In the final scene, five years later, Sarah visits Rach in a new apartment. Time has passed, but the wounds haven’t scabbed over entirely. This is no Hollywood reunion. There are olive branches, yes, but also barbs. Half-sincere jokes about dietary restrictions, failed relationships, and what it means to believe in anything. Sarah, still devout, wonders aloud whether she still has a place in Rach’s life if Rach no longer believes in God. It’s the play’s central question, and perhaps its most quietly devastating one. If our parents represent the foundations of our world, what happens when we remodel? Can love outlast the scaffolding?

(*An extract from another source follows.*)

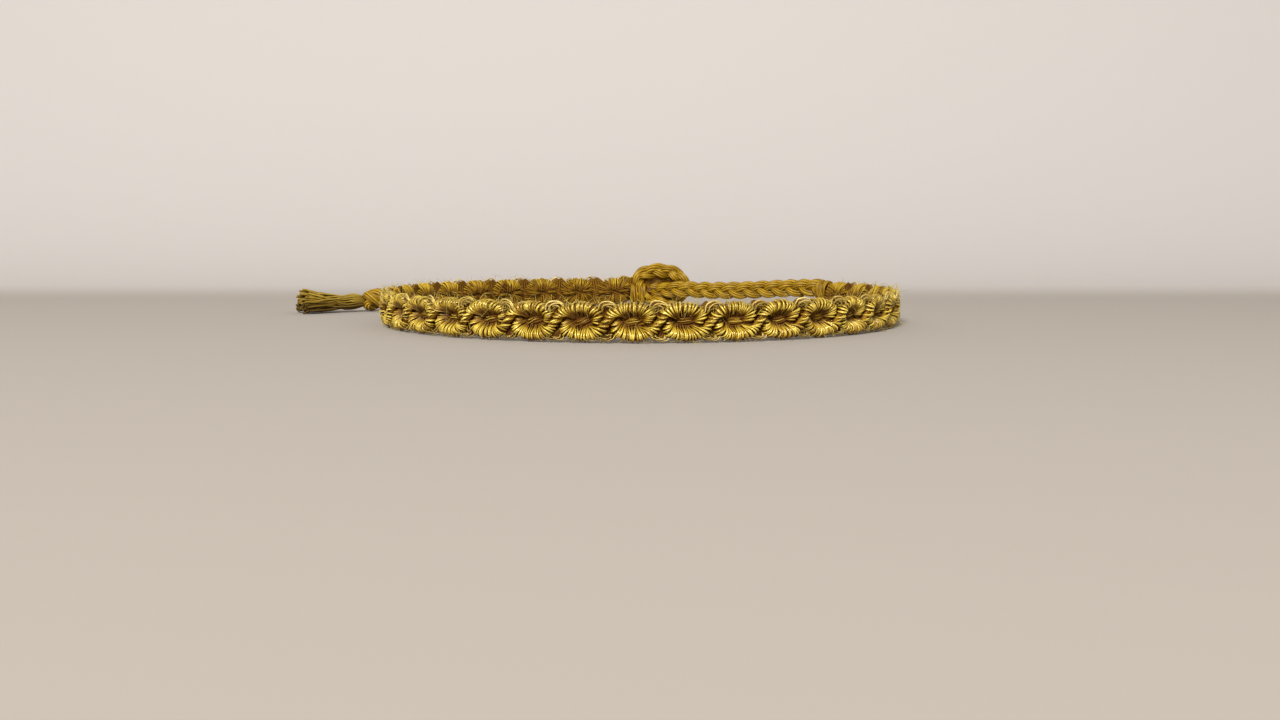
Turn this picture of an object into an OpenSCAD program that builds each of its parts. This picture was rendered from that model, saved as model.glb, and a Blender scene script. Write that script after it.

Visually and technically, the production leans into its minimalism: two chairs, a single bed, some austere stage lighting, and the occasional offhand sound effect. It doesn’t need any more; the conversations are the spectacle. In an era of high-concept theatre and maximalist sets, An Anthology of Pairs embraces the quiet and lets it resonate. It is, above all, a play about dialogue. Not the performance of talking, but the real thing, the kind that’s hard, unfinished, sometimes cruel, often necessary. It reminds us that conversation can be an act of love, an act of violence, or both. It shows us that outgrowing our parents is not a victory or a betrayal. It’s just growing. And growth, as this play so tenderly shows, is rarely tidy.
What makes An Anthology of Pairs truly remarkable is that it never seeks to answer the tough questions it raises. Instead, the play sits with them. Leaves them to breathe and ache. Juliet Taub doesn’t offer neat resolutions, nor does she romanticise despair. Her characters are flawed but never trivialised, each trying to do their best with the tools and traumas they’ve inherited. The play doesn’t moralise or proselytise. It listens. And in that act of listening, it becomes quietly radical.